(HealthyResearch.com) – We tend to view vegetables and fruits as healthy foods. Piling bright red tomatoes, brilliantly purple eggplants, and gorgeously green peppers into our supermarket carts, we may feel virtuous as we plan our vitamin-packed meals. But are all vegetables and fruits healthy for everybody?
Discover what you should know about the food category now known as “nightshades” below.
What Are Nightshades?
Nightshades consist of vegetables and fruits from plants in the Solanaceae category. The term “nightshades” may result from certain plants’ former use as hallucinogens. Nightshade vegetables and fruits are available in every grocery store and may even be in our own homes right now.
Some spices and condiments are made with nightshades. Salsa, ketchup, hot sauce, chili powder, paprika, and crushed red pepper all contain nightshades.

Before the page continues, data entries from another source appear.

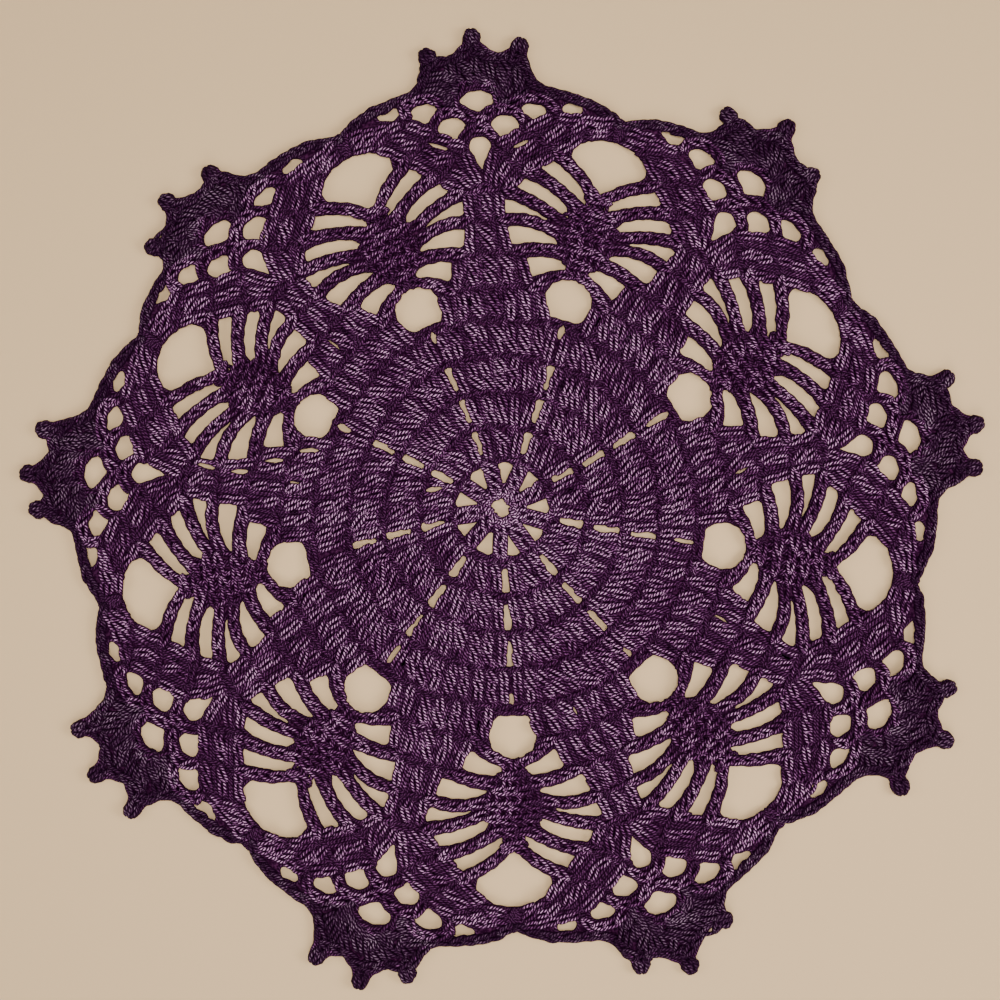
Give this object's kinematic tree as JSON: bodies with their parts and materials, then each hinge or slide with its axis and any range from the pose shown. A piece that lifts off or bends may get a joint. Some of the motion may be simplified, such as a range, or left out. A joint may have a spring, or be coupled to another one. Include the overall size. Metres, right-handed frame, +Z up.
{
  "type": "crocheted lace doily",
  "caption": "Round crocheted cotton lace doily lying flat, with a solid wedged centre, spider motifs between arms, and picot shells round its edge.",
  "frame": {"origin": "middle of the outline's box, on the underside that lies on the table", "axes": "+Z up out of the cloth, +Y up the cloth as it is seen from above, +X to its right"},
  "size_m": [0.2218, 0.2208, 0.002],
  "materials": {
    "purple_cotton": "dark purple mercerised cotton with a soft sheen along the plies"
  },
  "bodies": {
    "root": {"doily": "purple_cotton"}
  },
  "joints": []
}
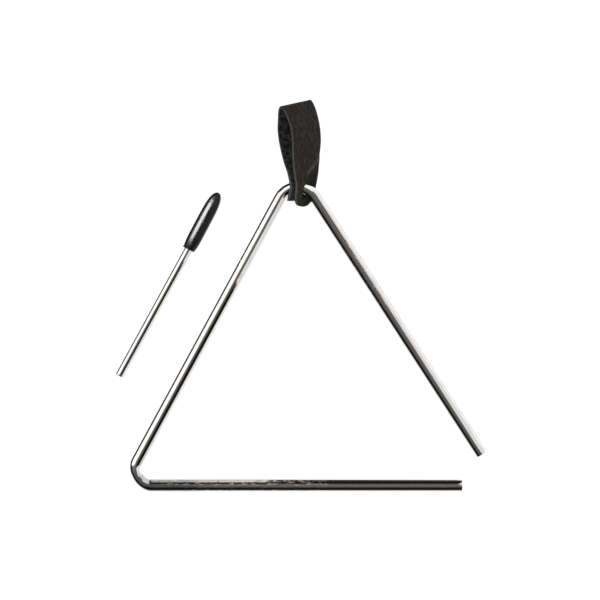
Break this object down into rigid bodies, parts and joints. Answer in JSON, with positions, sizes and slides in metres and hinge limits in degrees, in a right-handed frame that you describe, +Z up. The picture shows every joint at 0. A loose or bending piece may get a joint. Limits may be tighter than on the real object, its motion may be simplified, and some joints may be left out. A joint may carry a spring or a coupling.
{
  "type": "triangle instrument",
  "caption": "Percussion triangle of bent chromed steel rod, open at a corner, hung on a looped leather strap, with a steel beater that has a moulded grip.",
  "frame": {"origin": "on the table that the set lies on, under the middle of the box round the triangle and its beater", "axes": "+X along the base side towards its free end, +Y from the base side towards the leather loop, +Z up from the table"},
  "size_m": [0.2223, 0.2348, 0.0219],
  "materials": {
    "chrome_rod": "polished plating",
    "strap_leather": "semi-matte grained side, with a napped inside",
    "chrome_beater": "polished plating",
    "grip_vinyl": "glossy dipped vinyl"
  },
  "bodies": {
    "triangle": {"triangle_rod": "chrome_rod"},
    "strap": {"hanging_strap": "strap_leather"},
    "beater": {"beater_rod": "chrome_beater", "beater_grip": "grip_vinyl"}
  },
  "joints": [
    {"name": "strap_swing", "type": "hinge", "parent": "triangle", "child": "strap", "pos_m": [0.00021, 0.0646, 0.00874], "axis": [0.9816, -0.1907, -0.0056], "range_deg": [-45, 60]},
    {"name": "beater_lift", "type": "slide", "parent": "triangle", "child": "beater", "axis": [0, 0, 1], "range_m": [0, 0.1]}
  ]
}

Although these vegetables, fruits, spices, and condiments may have health benefits, some experts recommend that individuals with certain conditions substitute other foods for nightshades.
Who Should Avoid Nightshades?
Before we toss our tomatoes in the trash, it’s helpful to understand who may want to avoid nightshades. Our bodies react in different ways to certain foods. And that’s where the issue with nightshades comes into play. Nightshades contain alkaloids. The particular alkaloid in nightshades is known as solanine, which some health experts think may result in inflammation. Therefore, these specialists recommend avoiding nightshades for those with autoimmune diseases or an inflammatory ailment. They believe that nightshades may increase inflammation symptoms in individuals with conditions, such as multiple sclerosis, psoriasis, inflammatory bowel disease, celiac disease, and arthritis.
There are other reasons we may want to avoid nightshades. For example, some individuals are allergic or sensitive to solanine. Symptoms may result in itching, hives, skin rashes, or even nausea after eating nightshade foods. Also, we may want to minimize our tomato consumption if we tend to get acid reflux. The citric and malic acids in tomatoes may cause stomach acidity, increasing our tendency to develop heartburn or reflux.
What Can We Substitute for Nightshades?
Nightshade fruits and vegetables are valuable sources of many vitamins and minerals. If we have a reason for avoiding these foods, it’s important to substitute healthy alternatives.
- Tomato substitute: Consider using beets in place of tomatoes for colorful sauces.
- Potato Substitute: Use sweet potatoes, which are not nightshades, rather than white potatoes.
- Eggplant Substitute:
- Swap zucchini for eggplant in recipes.
- Pepper Substitute: Experiment with broccoli or summer squash.
Not sure whether to avoid nightshades? Talk with your healthcare provider or a dietitian for advice. If you get the green light on green pepper, tomatoes, eggplant, and potatoes, enjoy your feast full of vitamins and minerals.